» **YOUR OBJECTIVE**: Search the data below for the word "piece" and copy each line that holds it.

============

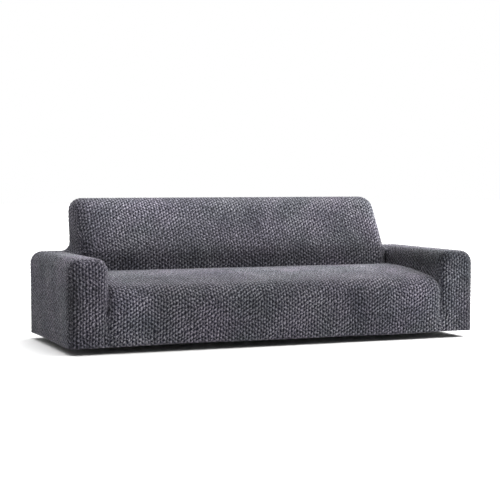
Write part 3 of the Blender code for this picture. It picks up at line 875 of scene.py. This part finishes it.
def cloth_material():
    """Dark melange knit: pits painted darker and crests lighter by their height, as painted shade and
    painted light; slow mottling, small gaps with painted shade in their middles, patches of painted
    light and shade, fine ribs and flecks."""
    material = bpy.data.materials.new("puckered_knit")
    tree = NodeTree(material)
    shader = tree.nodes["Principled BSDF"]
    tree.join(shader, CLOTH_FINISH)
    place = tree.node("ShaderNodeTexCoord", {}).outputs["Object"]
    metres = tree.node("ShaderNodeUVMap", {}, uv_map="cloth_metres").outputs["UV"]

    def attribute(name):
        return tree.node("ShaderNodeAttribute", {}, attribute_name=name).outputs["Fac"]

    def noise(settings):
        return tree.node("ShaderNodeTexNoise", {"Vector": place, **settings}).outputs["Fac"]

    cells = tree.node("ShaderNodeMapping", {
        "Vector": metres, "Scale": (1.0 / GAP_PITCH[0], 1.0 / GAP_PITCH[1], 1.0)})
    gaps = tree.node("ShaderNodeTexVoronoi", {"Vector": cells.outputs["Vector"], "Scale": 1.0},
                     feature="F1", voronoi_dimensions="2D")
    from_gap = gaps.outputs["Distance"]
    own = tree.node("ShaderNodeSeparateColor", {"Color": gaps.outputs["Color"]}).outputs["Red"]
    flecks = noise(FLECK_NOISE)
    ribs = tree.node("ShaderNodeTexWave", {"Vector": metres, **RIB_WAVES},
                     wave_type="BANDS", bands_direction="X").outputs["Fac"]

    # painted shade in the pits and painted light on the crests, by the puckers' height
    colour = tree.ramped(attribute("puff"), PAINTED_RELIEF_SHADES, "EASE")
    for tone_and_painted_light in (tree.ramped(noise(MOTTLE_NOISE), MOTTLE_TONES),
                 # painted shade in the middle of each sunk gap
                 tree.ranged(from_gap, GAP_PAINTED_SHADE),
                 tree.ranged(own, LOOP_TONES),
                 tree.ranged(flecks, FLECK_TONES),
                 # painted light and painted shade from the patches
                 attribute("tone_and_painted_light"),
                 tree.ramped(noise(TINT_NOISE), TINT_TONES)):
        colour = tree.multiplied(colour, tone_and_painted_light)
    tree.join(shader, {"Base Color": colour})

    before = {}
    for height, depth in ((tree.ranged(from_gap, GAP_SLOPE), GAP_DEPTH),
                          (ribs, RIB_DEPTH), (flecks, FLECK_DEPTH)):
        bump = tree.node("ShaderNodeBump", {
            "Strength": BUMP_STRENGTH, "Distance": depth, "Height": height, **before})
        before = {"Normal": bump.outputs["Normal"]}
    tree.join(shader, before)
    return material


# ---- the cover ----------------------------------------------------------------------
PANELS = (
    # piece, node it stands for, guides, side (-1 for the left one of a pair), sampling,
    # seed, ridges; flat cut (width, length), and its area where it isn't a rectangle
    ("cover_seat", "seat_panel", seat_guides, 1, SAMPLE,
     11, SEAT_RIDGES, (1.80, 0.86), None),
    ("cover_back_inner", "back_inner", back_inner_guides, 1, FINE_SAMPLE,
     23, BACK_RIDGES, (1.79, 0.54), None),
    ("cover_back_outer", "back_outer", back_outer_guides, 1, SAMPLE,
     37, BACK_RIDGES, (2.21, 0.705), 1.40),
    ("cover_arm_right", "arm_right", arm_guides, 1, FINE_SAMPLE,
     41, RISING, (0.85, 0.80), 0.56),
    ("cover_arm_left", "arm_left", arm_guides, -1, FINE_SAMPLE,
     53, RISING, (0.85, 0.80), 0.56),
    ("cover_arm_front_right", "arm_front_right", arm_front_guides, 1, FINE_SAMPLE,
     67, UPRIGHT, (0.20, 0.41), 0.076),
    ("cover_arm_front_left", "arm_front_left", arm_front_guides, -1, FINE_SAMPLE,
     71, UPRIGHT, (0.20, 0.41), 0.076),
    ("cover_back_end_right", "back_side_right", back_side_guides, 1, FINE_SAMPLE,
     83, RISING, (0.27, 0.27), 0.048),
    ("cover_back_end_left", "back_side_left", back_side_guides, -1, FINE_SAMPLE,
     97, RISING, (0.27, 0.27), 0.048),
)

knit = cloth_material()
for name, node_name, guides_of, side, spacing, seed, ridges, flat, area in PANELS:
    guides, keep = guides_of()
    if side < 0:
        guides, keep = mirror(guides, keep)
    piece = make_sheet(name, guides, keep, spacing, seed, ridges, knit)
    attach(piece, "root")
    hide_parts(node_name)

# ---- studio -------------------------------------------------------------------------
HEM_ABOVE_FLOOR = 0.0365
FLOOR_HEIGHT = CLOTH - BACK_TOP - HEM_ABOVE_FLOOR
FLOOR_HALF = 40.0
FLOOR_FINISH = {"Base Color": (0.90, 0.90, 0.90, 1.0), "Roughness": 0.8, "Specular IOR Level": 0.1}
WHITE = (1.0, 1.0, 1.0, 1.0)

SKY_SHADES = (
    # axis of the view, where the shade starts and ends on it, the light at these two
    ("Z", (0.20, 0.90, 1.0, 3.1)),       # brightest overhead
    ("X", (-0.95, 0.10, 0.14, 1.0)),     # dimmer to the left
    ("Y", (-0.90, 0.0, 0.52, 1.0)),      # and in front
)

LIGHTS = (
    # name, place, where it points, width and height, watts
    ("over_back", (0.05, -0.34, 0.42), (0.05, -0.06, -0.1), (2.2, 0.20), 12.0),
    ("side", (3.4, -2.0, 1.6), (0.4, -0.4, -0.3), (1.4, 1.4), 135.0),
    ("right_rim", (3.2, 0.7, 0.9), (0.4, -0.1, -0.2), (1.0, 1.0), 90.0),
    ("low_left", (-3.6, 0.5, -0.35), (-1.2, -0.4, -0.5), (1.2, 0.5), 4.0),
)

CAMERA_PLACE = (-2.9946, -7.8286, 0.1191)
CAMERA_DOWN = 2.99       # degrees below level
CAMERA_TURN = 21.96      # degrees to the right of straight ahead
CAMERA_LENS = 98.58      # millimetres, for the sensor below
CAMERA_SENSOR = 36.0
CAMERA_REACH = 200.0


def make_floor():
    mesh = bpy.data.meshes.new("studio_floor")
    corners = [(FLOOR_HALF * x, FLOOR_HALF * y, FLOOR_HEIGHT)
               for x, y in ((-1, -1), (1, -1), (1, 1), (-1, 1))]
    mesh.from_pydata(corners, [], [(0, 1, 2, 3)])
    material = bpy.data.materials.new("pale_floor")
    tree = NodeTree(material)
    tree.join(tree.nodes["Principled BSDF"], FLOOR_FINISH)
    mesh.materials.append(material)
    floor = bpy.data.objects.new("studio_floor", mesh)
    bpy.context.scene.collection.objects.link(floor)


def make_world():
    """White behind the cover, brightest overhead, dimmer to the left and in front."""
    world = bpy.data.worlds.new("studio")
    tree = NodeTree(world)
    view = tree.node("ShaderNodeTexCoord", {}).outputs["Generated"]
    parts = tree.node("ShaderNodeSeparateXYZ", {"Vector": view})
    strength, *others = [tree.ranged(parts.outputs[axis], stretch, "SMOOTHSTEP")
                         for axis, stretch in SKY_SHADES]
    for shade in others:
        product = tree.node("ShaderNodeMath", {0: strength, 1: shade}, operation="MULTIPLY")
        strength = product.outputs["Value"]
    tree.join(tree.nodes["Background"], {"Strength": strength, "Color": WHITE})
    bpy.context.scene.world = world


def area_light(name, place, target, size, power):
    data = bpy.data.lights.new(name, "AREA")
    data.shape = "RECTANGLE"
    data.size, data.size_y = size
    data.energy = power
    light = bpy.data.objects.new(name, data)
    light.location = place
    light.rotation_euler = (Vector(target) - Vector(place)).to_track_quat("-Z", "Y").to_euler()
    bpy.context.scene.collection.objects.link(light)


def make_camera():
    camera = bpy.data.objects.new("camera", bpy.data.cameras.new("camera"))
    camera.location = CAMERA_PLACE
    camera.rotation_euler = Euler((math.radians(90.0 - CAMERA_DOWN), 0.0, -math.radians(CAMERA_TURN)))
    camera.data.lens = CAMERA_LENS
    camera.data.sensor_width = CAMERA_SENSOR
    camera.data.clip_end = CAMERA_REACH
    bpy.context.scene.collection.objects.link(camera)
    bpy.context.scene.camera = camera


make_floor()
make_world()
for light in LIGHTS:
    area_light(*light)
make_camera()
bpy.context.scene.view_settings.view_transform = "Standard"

============

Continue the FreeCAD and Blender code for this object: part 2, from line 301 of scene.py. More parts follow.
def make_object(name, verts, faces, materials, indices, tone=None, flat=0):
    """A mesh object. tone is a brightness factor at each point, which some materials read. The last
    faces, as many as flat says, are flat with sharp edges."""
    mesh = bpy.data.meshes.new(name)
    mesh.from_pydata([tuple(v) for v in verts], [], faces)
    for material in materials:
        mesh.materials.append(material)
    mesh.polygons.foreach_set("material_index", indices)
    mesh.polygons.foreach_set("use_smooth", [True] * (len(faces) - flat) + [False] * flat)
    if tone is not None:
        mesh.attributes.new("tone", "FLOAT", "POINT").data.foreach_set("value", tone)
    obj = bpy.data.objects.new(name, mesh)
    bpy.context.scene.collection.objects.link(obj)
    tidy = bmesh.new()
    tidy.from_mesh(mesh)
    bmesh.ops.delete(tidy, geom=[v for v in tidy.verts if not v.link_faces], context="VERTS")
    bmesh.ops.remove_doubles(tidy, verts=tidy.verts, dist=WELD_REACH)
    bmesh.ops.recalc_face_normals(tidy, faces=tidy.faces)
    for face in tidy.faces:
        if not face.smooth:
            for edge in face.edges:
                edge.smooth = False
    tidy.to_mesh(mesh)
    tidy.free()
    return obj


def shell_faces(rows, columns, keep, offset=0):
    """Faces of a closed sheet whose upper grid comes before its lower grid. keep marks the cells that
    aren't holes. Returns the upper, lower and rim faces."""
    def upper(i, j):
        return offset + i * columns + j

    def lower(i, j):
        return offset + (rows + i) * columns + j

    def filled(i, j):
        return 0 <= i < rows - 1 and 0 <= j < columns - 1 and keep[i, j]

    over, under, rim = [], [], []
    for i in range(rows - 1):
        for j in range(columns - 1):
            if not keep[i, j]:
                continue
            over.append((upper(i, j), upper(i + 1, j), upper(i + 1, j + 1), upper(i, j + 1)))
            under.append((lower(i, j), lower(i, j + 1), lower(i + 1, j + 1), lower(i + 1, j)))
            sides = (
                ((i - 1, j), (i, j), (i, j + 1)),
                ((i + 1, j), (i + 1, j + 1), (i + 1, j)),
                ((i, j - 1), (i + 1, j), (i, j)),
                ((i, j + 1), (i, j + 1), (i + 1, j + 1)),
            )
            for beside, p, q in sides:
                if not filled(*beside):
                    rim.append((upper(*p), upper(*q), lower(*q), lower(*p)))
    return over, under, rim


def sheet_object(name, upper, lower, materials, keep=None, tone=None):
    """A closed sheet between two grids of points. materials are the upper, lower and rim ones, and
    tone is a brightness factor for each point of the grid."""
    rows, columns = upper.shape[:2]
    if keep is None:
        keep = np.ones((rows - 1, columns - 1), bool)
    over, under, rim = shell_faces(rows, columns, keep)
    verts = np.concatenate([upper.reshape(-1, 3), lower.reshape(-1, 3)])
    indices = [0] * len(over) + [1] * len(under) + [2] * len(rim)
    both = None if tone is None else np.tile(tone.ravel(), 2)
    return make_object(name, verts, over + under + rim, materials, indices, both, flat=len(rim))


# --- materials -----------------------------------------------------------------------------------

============

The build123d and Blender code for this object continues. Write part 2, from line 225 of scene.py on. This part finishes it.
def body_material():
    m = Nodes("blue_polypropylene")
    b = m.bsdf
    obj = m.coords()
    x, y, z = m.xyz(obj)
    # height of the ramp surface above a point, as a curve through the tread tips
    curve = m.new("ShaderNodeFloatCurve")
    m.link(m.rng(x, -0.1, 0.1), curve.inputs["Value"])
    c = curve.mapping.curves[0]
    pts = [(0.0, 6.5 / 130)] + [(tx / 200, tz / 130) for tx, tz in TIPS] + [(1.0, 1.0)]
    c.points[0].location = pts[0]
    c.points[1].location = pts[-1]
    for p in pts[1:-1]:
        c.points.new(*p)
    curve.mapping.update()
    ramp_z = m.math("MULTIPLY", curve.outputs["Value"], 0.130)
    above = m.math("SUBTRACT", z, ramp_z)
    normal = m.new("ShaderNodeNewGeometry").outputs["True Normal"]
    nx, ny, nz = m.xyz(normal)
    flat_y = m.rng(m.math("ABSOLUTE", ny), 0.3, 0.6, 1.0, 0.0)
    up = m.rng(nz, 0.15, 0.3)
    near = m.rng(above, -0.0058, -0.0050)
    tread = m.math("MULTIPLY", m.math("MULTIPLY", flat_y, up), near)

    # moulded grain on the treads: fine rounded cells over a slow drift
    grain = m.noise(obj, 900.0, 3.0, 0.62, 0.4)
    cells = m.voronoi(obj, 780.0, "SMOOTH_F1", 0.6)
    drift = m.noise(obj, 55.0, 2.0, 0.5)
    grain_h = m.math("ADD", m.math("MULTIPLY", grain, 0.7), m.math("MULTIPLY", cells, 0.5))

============

» **REPLY TO THE EXERCISE**:
    # piece, node it stands for, guides, side (-1 for the left one of a pair), sampling,
    piece = make_sheet(name, guides, keep, spacing, seed, ridges, knit)
    attach(piece, "root")